Fall TV and football fuel a rise in September broadcast viewing according to The Gauge

The arrival of the first real fall TV season in two years and the return of football (with fans) combined to drive big viewership in September, with broadcast programming gaining 2 share points to represent 26% of total TV usage. The rise represents the second consecutive increase in broadcast viewing and a high since the May 2021 debut of The Gauge, Nielsen’s Total TV and Streaming viewing snapshot.

The new NFL season has attracted a wealth of enthusiastic sports fans, while the new broadcast TV season has provided an infusion of new content and excitement, both of which were largely absent last year as a result of hampered production due to the pandemic.

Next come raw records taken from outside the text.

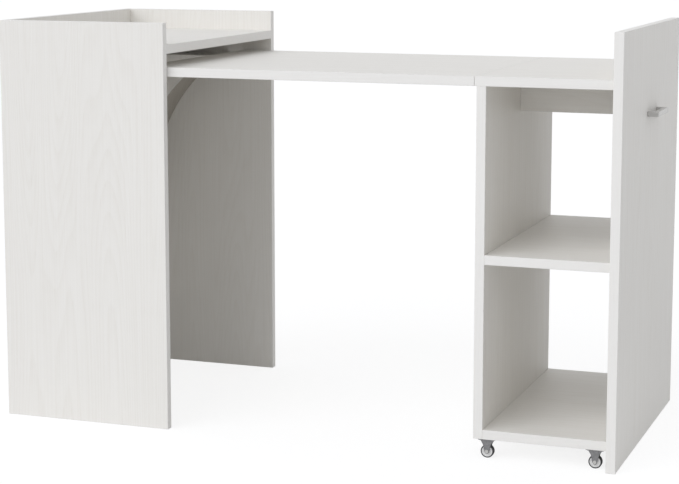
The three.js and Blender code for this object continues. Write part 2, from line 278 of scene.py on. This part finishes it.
nickel_tree.links.new(nickel_relief.outputs[0], nickel_surface.inputs["Normal"])

low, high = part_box("handle")
bar = high.z - low.z
mesh = bmesh.new()
solid_block(mesh, (high.x - bar, low.y, low.z), high)
for y, outward in ((low.y + bar, -1), (high.y - bar, 1)):
    bmesh.ops.bisect_plane(mesh, geom=mesh.verts[:] + mesh.edges[:] + mesh.faces[:],
                           plane_co=(0, y, 0), plane_no=(0, outward, 0))
posts = [face for face in mesh.faces if face.normal.x < -0.9
         and abs(face.calc_center_median().y - (low.y + high.y) / 2) > bar]
grown = bmesh.ops.extrude_discrete_faces(mesh, faces=posts)["faces"]
bmesh.ops.translate(mesh, vec=(low.x - (high.x - bar), 0, 0),
                    verts=list({vert for face in grown for vert in face.verts}))
weld(mesh)
ease(mesh, arrises(mesh), 0.0009, 4)
settle(mesh, "handle_cast", "cabinet", (nickel,), ("handle",))


# ---- Handle screws ----
# M4 machine screws in bright zinc-plated steel, seen from inside the cabinet as pan heads
# with a round socket for the driver.
def clouded(name, colours, roughness, smoother, rougher, grain, detail, metallic=0.0):
    finish, tree, surface = new_finish(name, roughness, metallic)
    place = add_node(tree, "ShaderNodeTexCoord").outputs["Object"]
    noise = {"Vector": place, "Scale": grain, "Detail": detail}
    cloud = add_node(tree, "ShaderNodeTexNoise", noise).outputs[0]
    mixed = add_node(tree, "ShaderNodeMix", {"Factor": between(tree, cloud, 0.3, 0.7)}, data_type="RGBA")
    mixed.inputs[6].default_value = (*colours[0], 1)
    mixed.inputs[7].default_value = (*colours[1], 1)
    tree.links.new(mixed.outputs[2], surface.inputs["Base Color"])
    rough = between(tree, cloud, 0.3, 0.7, roughness - smoother, roughness + rougher)
    tree.links.new(rough, surface.inputs["Roughness"])
    return finish, tree, surface, cloud


def metal(name, colour, roughness, grain):
    tarnish = [channel * 0.78 for channel in colour]
    return clouded(name, (colour, tarnish), roughness, 0.07, 0.09, grain, 3.0, 1.0)[0]


def refinish(node, finish):
    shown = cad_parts[node].data
    shown.materials.clear()
    shown.materials.append(finish)


zinc = metal("zinc_steel", (0.56, 0.57, 0.58), 0.34, 420.0)
for side in ("front", "back"):
    refinish(f"handle_screw_{side}", zinc)


# Pressed heads: a low cone on the surface with the driver's socket sunk in it.
def screw_heads(name, body, centres, outward, radius, proud, finish):
    mesh = bmesh.new()
    turn = Vector((0, 0, 1)).rotation_difference(Vector(outward)).to_matrix().to_4x4()
    for centre in centres:
        seat = Matrix.Translation(Vector(centre) + Vector(outward) * proud / 2) @ turn
        bmesh.ops.create_cone(mesh, cap_ends=True, segments=24, radius1=radius, radius2=radius * 0.72,
                              depth=proud, matrix=seat)
    mesh.normal_update()
    caps = [face for face in mesh.faces if face.normal.dot(Vector(outward)) > 0.99]
    bmesh.ops.inset_individual(mesh, faces=caps, thickness=radius * 0.3, depth=-proud * 0.1)
    bmesh.ops.inset_individual(mesh, faces=caps, thickness=radius * 0.04, depth=-proud * 0.6)
    return settle(mesh, name, body, (finish,))


# ---- Leaf ----
# The 679 mm fold-down leaf in 18 mm foiled board, banded on all four edges, with its grain
# along its length. Three hinges join it to the cabinet's left panel.
banded_board("leaf", "leaf", lying, lying_band)

# ---- Leaf hinges ----
# Three zinc-plated steel butt hinges, 60 mm long: one plate flat under the leaf and one upright
# on the cabinet's left panel, each on three countersunk screws round a plain pin.
hinge_sheet, screw_inset, head_radius, head_proud = 0.0012, 0.009, 0.0026, 0.0003
for number in (1, 2, 3):
    for node in ("hinge_leaf_plate", "hinge_cabinet_plate", "hinge_pin"):
        refinish(f"{node}_{number}", zinc)
    low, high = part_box(f"hinge_leaf_plate_{number}")
    rows = [low.y + (high.y - low.y) * share for share in (0.15, 0.5, 0.85)]
    under_plate = high.z - hinge_sheet
    screw_heads(f"hinge_leaf_screws_{number}", "leaf",
                [(low.x + screw_inset, y, under_plate) for y in rows], (0, 0, -1),
                head_radius, head_proud, zinc)
    low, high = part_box(f"hinge_cabinet_plate_{number}")
    plate_face = high.x - hinge_sheet
    screw_heads(f"hinge_cabinet_screws_{number}", "cabinet",
                [(plate_face, y, low.z + screw_inset) for y in rows], (-1, 0, 0),
                head_radius, head_proud, zinc)

# ---- Caster forks ----
# Fixed plate casters. The fork is pressed from one sheet of dark zinc-plated steel: a plate
# with rounded corners and two cheeks that taper down to the axle. Four screws hold the plate.
dark_steel = metal("dark_steel", (0.23, 0.23, 0.235), 0.42, 300.0)
axle_height, cheek_foot = 0.0125, 0.0046
plate_thick, plate_corner, sheet, cheek_inner = 0.0016, 0.003, 0.0014, 0.0056
waist_share, waist_half, shoulder_half = 0.45, 0.0076, 0.014
screw_x, screw_y = 0.0125, 0.0094
corners = [f"{depth}_{side}" for depth in ("front", "back") for side in ("left", "right")]
for corner in corners:
    low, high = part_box(f"caster_fork_{corner}")
    middle = (low + high) / 2
    mesh = bmesh.new()
    solid_block(mesh, (low.x, low.y, high.z - plate_thick), high)
    upright = [e for e in mesh.edges if abs((e.verts[0].co - e.verts[1].co).normalized().z) > 0.9]
    ease(mesh, upright, plate_corner, 5)
    for outward in (-1, 1):
        faces_y = sorted(middle.y + outward * d for d in (cheek_inner, cheek_inner + sheet))
        cheek_top = high.z - plate_thick / 2
        cheek = bmesh.new()
        solid_block(cheek, (middle.x - cheek_foot, faces_y[0], axle_height - cheek_foot),
                    (middle.x + cheek_foot, faces_y[1], cheek_top))
        waist = cheek_top - (cheek_top - axle_height) * waist_share
        for height in (axle_height, waist):
            bmesh.ops.bisect_plane(cheek, geom=cheek.verts[:] + cheek.edges[:] + cheek.faces[:],
                                   plane_co=(0, 0, height), plane_no=(0, 0, 1))
        for height, half in ((waist, waist_half), (cheek_top, shoulder_half)):
            row = [v for v in cheek.verts if abs(v.co.z - height) < 0.0001]
            bmesh.ops.scale(cheek, vec=(half / cheek_foot, 1, 1), verts=row,
                            space=Matrix.Translation(-middle))
        toes = [e for e in cheek.edges if all(v.co.z < axle_height - 0.004 for v in e.verts)
                and abs(e.verts[0].co.y - e.verts[1].co.y) > 0.001]
        ease(cheek, toes, cheek_foot * 0.98, 9)
        pressed = bpy.data.meshes.new("cheek")
        cheek.to_mesh(pressed)
        cheek.free()
        mesh.from_mesh(pressed)
        bpy.data.meshes.remove(pressed)
    mesh.normal_update()
    ease(mesh, arrises(mesh, 40), 0.0002, 2)
    node = f"caster_fork_{corner}"
    settle(mesh, node + "_pressed", "cabinet", (dark_steel,), (node,))
    seats = [(middle.x + x, middle.y + y, high.z - plate_thick) for x in (-screw_x, screw_x)
             for y in (-screw_y, screw_y)]
    screw_heads(f"caster_screws_{corner}", "cabinet", seats, (0, 0, -1), 0.0021, 0.0012, zinc)

# ---- Caster axles ----
# A riveted steel pin through both cheeks, with a bright flat head on each side.
for corner in corners:
    refinish(f"caster_axle_{corner}", nickel)


# ---- Caster hubs and tyres ----
# The wheel is a moulded white nylon hub with a dished face, with a tread of dark grey rubber
# moulded over its rim. It turns freely on the axle.
def turned(name, body, profile, centre, finish, stands_for):
    mesh = bmesh.new()
    ring = [mesh.verts.new((centre.x + radius, centre.y + width, centre.z)) for radius, width in profile]
    loop = [mesh.edges.new(pair) for pair in zip(ring, ring[1:] + ring[:1])]
    bmesh.ops.spin(mesh, geom=ring + loop, cent=centre, axis=(0, 1, 0), angle=math.tau, steps=64,
                   use_merge=True)
    bmesh.ops.recalc_face_normals(mesh, faces=mesh.faces)
    settle(mesh, name, body, (finish,), stands_for)


def mottled(name, colour, shade, roughness, grain, bump):
    finish, tree, surface, cloud = clouded(name, (colour, shade), roughness, 0.06, 0.06, grain, 4.0)
    relief = add_node(tree, "ShaderNodeBump", {"Strength": bump, "Distance": 0.0001, "Height": cloud})
    tree.links.new(relief.outputs[0], surface.inputs["Normal"])
    return finish


nylon = mottled("white_nylon", (0.82, 0.815, 0.80), (0.76, 0.75, 0.735), 0.42, 500.0, 0.08)
rubber = mottled("tyre_rubber", (0.035, 0.035, 0.037), (0.06, 0.06, 0.06), 0.72, 900.0, 0.25)
half_hub, half_tyre = 0.0047, 0.005
dish = [(0.00215, half_hub), (0.0046, half_hub), (0.0049, half_hub - 0.0003), (0.0052, half_hub - 0.0012),
        (0.0079, half_hub - 0.0012), (0.0083, half_hub - 0.0003), (0.0086, half_hub), (0.0101, half_hub)]
tread = [(0.0103, half_tyre), (0.0117, half_tyre), (0.01225, half_tyre - 0.0003),
         (0.0125, half_tyre - 0.0009)]
for corner in corners:
    low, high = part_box(f"caster_tyre_{corner}")
    centre = (low + high) / 2
    for node, half, finish, slot in (("caster_hub", dish, nylon, "white_plastic"),
                                     ("caster_tyre", tread, rubber, "tyre_rubber")):
        profile = half + [(radius, -width) for radius, width in reversed(half)]
        turned(f"{node}_{corner}_moulded", f"wheel_{corner}", profile, centre, finish,
               (f"{node}_{corner}",))

# ---- Floor ----
# A plain white sweep under the table, not part of it. The camera sees it as white paper that
# still takes the table's shadow.
floor_mesh = bmesh.new()
bmesh.ops.create_grid(floor_mesh, x_segments=1, y_segments=1, size=60)
floor_data = bpy.data.meshes.new("floor")
floor_mesh.to_mesh(floor_data)
floor_mesh.free()
floor = bpy.data.objects.new("floor", floor_data)
bpy.context.scene.collection.objects.link(floor)
paper = bpy.data.materials.new("white_paper")
paper.use_nodes = True
paper_tree = paper.node_tree
paper_tree.nodes.clear()


def seen_by_eye(tree):
    path = add_node(tree, "ShaderNodeLightPath").outputs
    glossy = reckon(tree, "MAXIMUM", path["Is Camera Ray"], path["Is Glossy Ray"])
    return reckon(tree, "MAXIMUM", glossy, path["Is Transmission Ray"])


seen = seen_by_eye(paper_tree)
lit = add_node(paper_tree, "ShaderNodeBsdfDiffuse", {"Color": (0.84, 0.84, 0.84, 1)})
taking_shadow = add_node(paper_tree, "ShaderNodeBsdfDiffuse", {"Color": (0.22, 0.22, 0.22, 1)})
glow = add_node(paper_tree, "ShaderNodeEmission", {"Color": (1, 1, 1, 1), "Strength": 0.84})
white = add_node(paper_tree, "ShaderNodeAddShader", {0: taking_shadow.outputs[0], 1: glow.outputs[0]})
either = add_node(paper_tree, "ShaderNodeMixShader",
                  {0: seen, 1: lit.outputs[0], 2: white.outputs[0]})
add_node(paper_tree, "ShaderNodeOutputMaterial", {0: either.outputs[0]})
floor_data.materials.append(paper)

# ---- Studio light ----
# One wide soft lamp in front and above, on the left, and even light from all round, both very
# slightly cool.
studio_tint = (0.98, 0.995, 1.03)
world = bpy.data.worlds.new("studio")
bpy.context.scene.world = world
world.use_nodes = True
world_tree = world.node_tree
world_tree.nodes.clear()
world_seen = seen_by_eye(world_tree)
all_round = add_node(world_tree, "ShaderNodeBackground", {"Color": (*studio_tint, 1), "Strength": 0.58})
white_wall = add_node(world_tree, "ShaderNodeBackground", {"Color": (1, 1, 1, 1), "Strength": 1.0})
world_mix = add_node(world_tree, "ShaderNodeMixShader",
                     {0: world_seen, 1: all_round.outputs[0], 2: white_wall.outputs[0]})
add_node(world_tree, "ShaderNodeOutputWorld", {0: world_mix.outputs[0]})
lamp_data = bpy.data.lights.new("front_lamp", "SUN")
lamp_data.energy = 1.26
lamp_data.color = studio_tint
lamp_data.angle = math.radians(60)
lamp = bpy.data.objects.new("front_lamp", lamp_data)
lamp.rotation_euler = Vector((-0.38, -0.74, 0.55)).to_track_quat("Z", "Y").to_euler()
bpy.context.scene.collection.objects.link(lamp)

# ---- Camera ----
# In front and to the right, a little above the rim of the table, on a long lens.
camera_data = bpy.data.cameras.new("camera")
camera_data.lens = 97.955
camera_data.shift_y = -0.08
camera_data.clip_end = 300
camera = bpy.data.objects.new("camera", camera_data)
camera.location = (1.253, -3.4971, 0.982)
camera.rotation_euler = (math.radians(81.974), 0, math.radians(20.016))
bpy.context.scene.collection.objects.link(camera)
bpy.context.scene.camera = camera
bpy.context.scene.view_settings.view_transform = "Standard"
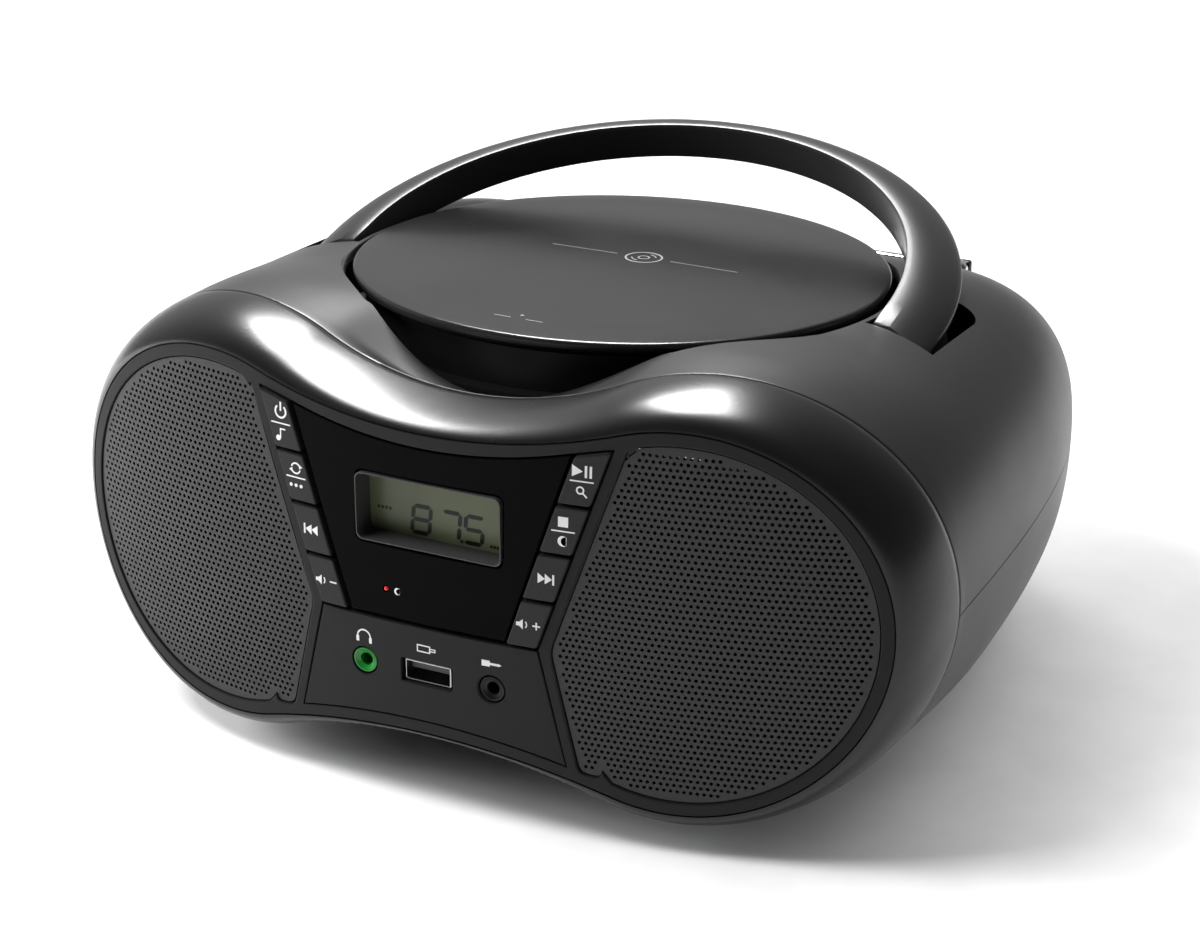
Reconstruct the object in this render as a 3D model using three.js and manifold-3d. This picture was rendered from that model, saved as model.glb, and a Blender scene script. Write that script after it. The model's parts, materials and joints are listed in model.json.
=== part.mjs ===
// Tabletop radio with a disc player, two speakers and a swing handle.
// Lengths in millimetres. X to the right, Z up from the floor, the front faces -Y.
// While building, y = 0 is the middle of the front face; the group is centred at the end.
import * as THREE from "three";
import { mergeVertices } from "three/addons/utils/BufferGeometryUtils.js";
import Module from "manifold-3d";

const wasm = await Module();
wasm.setup();

// ---------- driving dimensions ----------
const DEPTH = 210; // face middle to rear wall
const MID_Y = 104.96; // y of the middle of the whole part, moved to 0 at the end
const JACK_Z = 37.5; // height of the jack row; s = z - JACK_Z
const LOBE_X = 65; // centre of each speaker lobe
const LOBE_Z = 61;
const BEZEL_R = 50.3; // outer edge of the flat front panel around a lobe
const BEZEL_TOP = 40.7; // half heights of that edge at the waist
const BEZEL_BOTTOM = 40.2;
const RING_GROW = 7.1; // how much wider the shell is at the seam
const RING_GROW_TOP = 3.3;
const RING_GROW_BOTTOM = 3.8;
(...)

While the share of broadcast viewership was a big mover in September, the “other TV” category of The Gauge lost 2 share points, which is attributable to a decrease in video gaming. That decline coincides with both the new school year and the new football season.

Streaming and cable’s aggregated shares of viewing both remained consistent with August, but Netflix and Disney+ each dropped a share point, while YouTube, which includes YouTube TV, stayed constant at 6%, according to Nielsen’s Streaming Platform Ratings. The “Other Streaming” category also gained in September, driven by a combination of engagement with additional services and linear streaming services, such as Sling TV.

Take me to the methodology details below.

Watch the video to hear Brian Fuhrer, SVP, Product Strategy at Nielsen dive into the interesting underpinnings of The Gauge. Stay tuned to see if broadcast will maintain its momentum next month or if new content being introduced on the streaming services will lure viewers to that platform. 

METHODOLOGY AND FREQUENTLY ASKED QUESTIONS

The Gauge provides a monthly macroanalysis of how consumers are accessing content across key television delivery platforms, including Broadcast, Streaming, Cable and Other sources. It also includes a breakdown of the major, individual streaming distributors. The chart itself shows the share by category and of total television usage by individual streaming distributors.

The data for The Gauge is derived from two separately weighted panels and combined to create the graphic. Nielsen’s streaming data is derived from a subset of Streaming Meter-enabled TV households within the National TV panel. The linear TV sources (Broadcast and Cable), as well as total usage are based on viewing from Nielsen’s overall TV panel.

All the data is based on a specific time period for each viewing source. The data, representing a 5 week month, includes a combination of Live+7 for weeks 1 – 4 in the data time period and Live+3 for week 5. (Note: Live+7 includes live television viewing plus viewing up to seven days later. Live +3 includes television viewing plus viewing up to three days later.)

Within The Gauge, “Other” includes all other TV. This primarily includes all other tuning (unmeasured sources), unmeasured Video on Demand (VOD), Streaming through a cable set top box, Gaming, and other device (DVD Playback) use. Because Streaming via Cable Set Top Boxes does not credit respective streaming distributors, these are included in the “Other” category. Crediting individual streaming distributors from Cable Set Top Boxes is something Nielsen continues to pursue as we enhance our Streaming Meter technology.

Streaming platforms listed as “Other Streaming” includes any high-bandwidth video streaming on television that is not individually broken out.

Yes, Hulu includes viewing on Hulu Live and Youtube includes viewing on Youtube TV.

Encoded Live TV, aka encoded linear streaming, is included in both the Broadcast and Cable groups (linear TV) as well as under Streaming and other streaming e.g. Hulu Live, Youtube TV, Other Streaming MVPD/vMVPD apps. (Note: MVPD, or multichannel video programming distributor, is a service that provides multiple television channels. vMVPDs are distributors that aggregate linear (TV) content licensed from major programming networks and packaged together in a standalone subscription format and accessible on devices with a broadband connection.)